Business owners employ a wide variety of tactics to make their company stand out from the competition. Whether it’s through sales, free shipping, clever ads, etc., marketers are always looking for an incentive that will get customers to buy. An underused tactics that marketers should consider is price matching. According to a recent study, price matching is the second best tactic for getting customers to buy.
BDO USA did a survey among retailers about which tactics brought in the most customers and sales. Price matching was second only to free shipping (the virtues of free shipping were discussed in another article). About one in six (18%) of the retailers surveyed said price matching was their most effective promotional tactic. This is a huge increase from what retailers reported in 2013, when only 10 percent of marketers said this about price matching.
Price matching as a marketing tactic makes sense for several reasons. First, it reassures the customer they have probably found the best price. Any company that’s willing to match a better price probably has low prices already; otherwise, they would waste a lot of time changing the prices on every order.

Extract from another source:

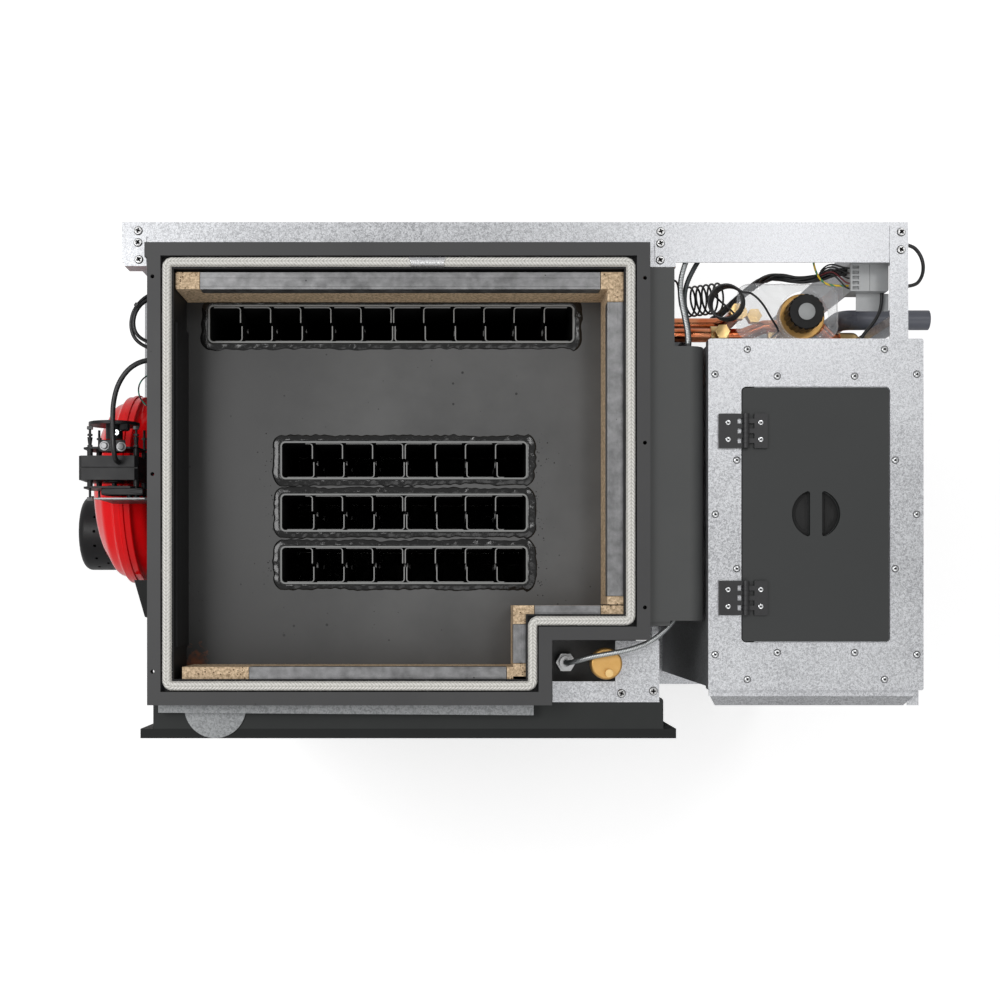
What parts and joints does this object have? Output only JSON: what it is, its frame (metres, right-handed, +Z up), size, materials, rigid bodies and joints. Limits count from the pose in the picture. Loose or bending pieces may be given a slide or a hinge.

Second, it makes ensures that a business doesn’t lose a customer simply due to a lower price. Remember, there are a lot of things that have to go right for ecommerce to work. The customer has to trust the seller, like the shipping method, find the exact product they want, and like the price. A seller that doesn’t offer price matching may win on first three counts, but lose the sale if the price isn’t right. Price matching is sort of a safety net for the sales funnel.
Finally, price matching is a way that businesses can align their marketing to the desires of customers. As has been discussed in previous articles, customers used the internet regularly to compare prices to find the best deal. According to data from Thomson Reuters that was cited by eMarketer, “44 percent of US internet users said they shopped online during the holiday season because they could compare prices across retailers, the second-highest response”.
Though price matching is useful and effective, it’s something that businesses need to implement carefully. Just as the computers make ecommerce possible, they also enable people who would use price matching to defraud retailers. A highly publicized incident during the holidays in 2014 illustrates this point. Scammers used fake ads and a glitch in the automated system on Walmart.com to get PS4 and Wii U bundles for $90 instead of the hundreds they usually go for.
To protect against potential fraud, small retailers should probably review each price matching claim individually. Larger retailers that may opt for an automated system, due to the volume of orders, should create safeguards that trigger a hold and review when a submitted price is a certain percentage below the regular price.
Though price matching may cost a retailer a little on individual orders, using price matching as a promotional tactic will increase revenue as more people shop and buy more items. Just like free shipping, it’s sometimes worth it to reduce the profit margin for an item if it increases the number of items sold. As the second most effective promotional tactic, it’s something business owners should try to work into their system.